Music, meanwhile, is everywhere. Visit Sun Studio, where Elvis, B.B. King, Jerry Lee Lewis, and countless others recorded genre-defining tracks. The studio looks much as it did in the '50s and '60s, with vintage equipment and guided tours that tell behind-the-scenes stories. Historic Beale Street combines nightlife and history, blending jazz, blues, and rock with old storefronts that evoke the city's musical heyday. Local shops carry old vinyls, soul-era fashion, and handmade memorabilia.

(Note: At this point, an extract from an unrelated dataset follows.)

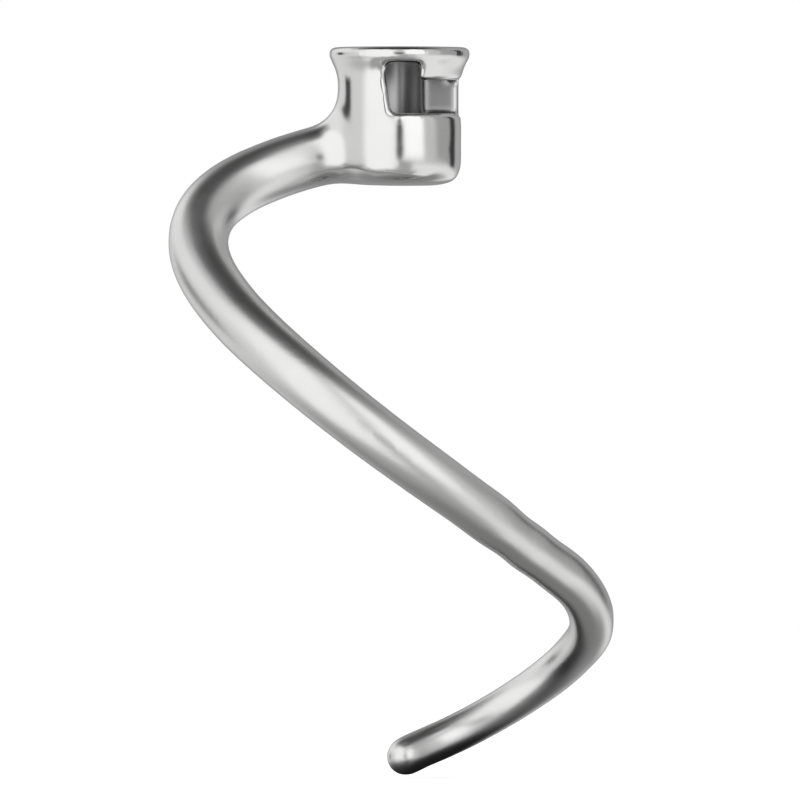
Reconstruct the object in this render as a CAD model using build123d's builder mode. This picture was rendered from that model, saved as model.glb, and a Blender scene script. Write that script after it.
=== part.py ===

Memphis' food culture also retains mid-century flavor, with soul food restaurants, barbecue joints, and family-run diners that have been feeding locals for generations.
San Diego's surf culture is almost frozen in time
Although the sport of surfing goes way further back, San Diego boomed as one of the surf capitals of the 1960s, where longboards ruled, music celebrated endless-summer dreams, and beach motels welcomed travelers chasing waves. Today, San Diego still has pockets where that barefoot, '60s surf culture remains untouched. Start with Ocean Beach, where board shops sell longboards and independent boutiques offer vintage tees, locally made jewelry, and tie-dye prints.

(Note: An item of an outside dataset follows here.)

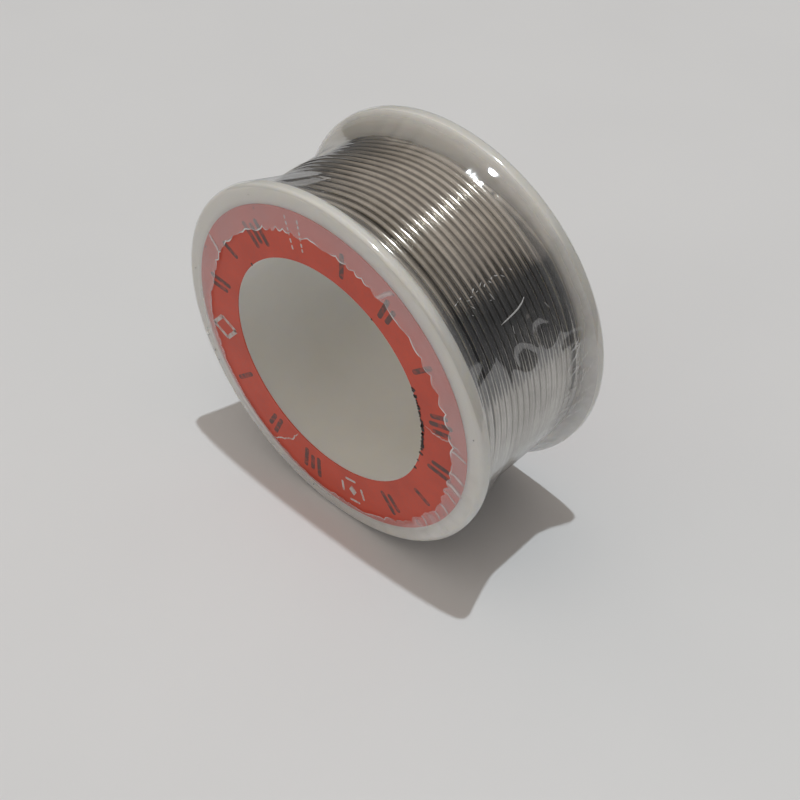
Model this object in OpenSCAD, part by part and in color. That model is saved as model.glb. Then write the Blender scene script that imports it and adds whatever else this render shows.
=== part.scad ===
// Reel of rosin-cored solder wire in clear shrink film.
// The reel's axis lies along Y and the front face looks towards -Y. The origin is at
// the middle of the bore, and the reel stands on its two rims.

/* [Reel] */
// Diameter over the flanges
flange_d = 40; // [36:0.5:60]
// Width over the two flange faces
reel_w = 18; // [14:0.5:30]
// Diameter of the spindle bore
bore_d = 25; // [18:0.5:26]
// Wall of the drum that the wire is wound on
drum_wall = 0.9; // [0.7:0.1:2]
// Thickness of each flange
flange_t = 1.3; // [1:0.1:2.5]
// Rounding of the rims
rim_round = 0.45; // [0.2:0.05:0.5]
// Rounding of the bore's two edges
bore_round = 0.1; // [0.1:0.05:0.4]
// Fillet between each flange and the drum
root_fillet = 0.3; // [0.1:0.05:0.4]
// Wall left on the drum's rear end, where the rear flange is pressed on
spigot_wall = 0.5; // [0.4:0.05:0.6]

/* [Wire] */
// Diameter of the solder wire
wire_d = 0.8; // [0.6:0.1:1.2]
// Diameter of the rosin core inside the wire
core_d = 0.3; // [0.2:0.05:0.4]
// Turns in a full layer
full_turns = 18; // [8:1:24]
// Free space between the last turn of a full layer and the flange
end_gap = 0.03; // [0.02:0.01:0.2]
// Angle above +X where the loose tail begins, in degrees
tail_from = 68; // [0:1:90]
// Arc that the tail covers before its cut end, in degrees
tail_arc = 128; // [20:1:300]

/* [Labels] */
// Outer diameter of the paper labels
label_od = 36.2; // [30:0.1:38]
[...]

Nearby, Mission Beach's boardwalk still delivers the classic SoCal experience with beach cruisers, palm trees, sandy paths, snack stands, and waves rolling in with dependable rhythm. Retro hotels like the Pearl Hotel in Point Loma complete the vibe with its breezy exteriors, colorful decor, and balcony rooms that look like they belong in a 1963 surf film. You can grab fish tacos, wander barefoot across beaches, listen to live surf rock, and watch the sun sink into the Pacific like a giant orange wave.
Methodology
The eight destinations were chosen through a deep dive into places where the 1960s still feel genuinely alive rather than repackaged or commercialized. We sifted through local tourism materials, preservation society resources, museum archives, and heritage documentation to find communities that actively protect mid-century architecture and cultural landmarks from the era. This meant prioritizing places where 60s-era design, music, and civic history remain part of the everyday streetscape. We also consulted firsthand travel guides and local reporting to be sure these identities weren't staged or recreated, but organically woven into the fabric of the community.
We also looked for mid-century motels still in operation, long-running music venues, psychedelic murals that survived the decades, and diners or neighborhoods where '60s culture still shapes local creativity. These details, combined with a focus on the era's major cultural touchstones, from surf culture and counterculture art to civil rights history and iconic musical movements, helped us assemble a list that feels both diverse and deeply rooted. The result is a collection of destinations where the '60s aren't just remembered in museums or marketing campaigns, but show up in real, vivid, everyday ways.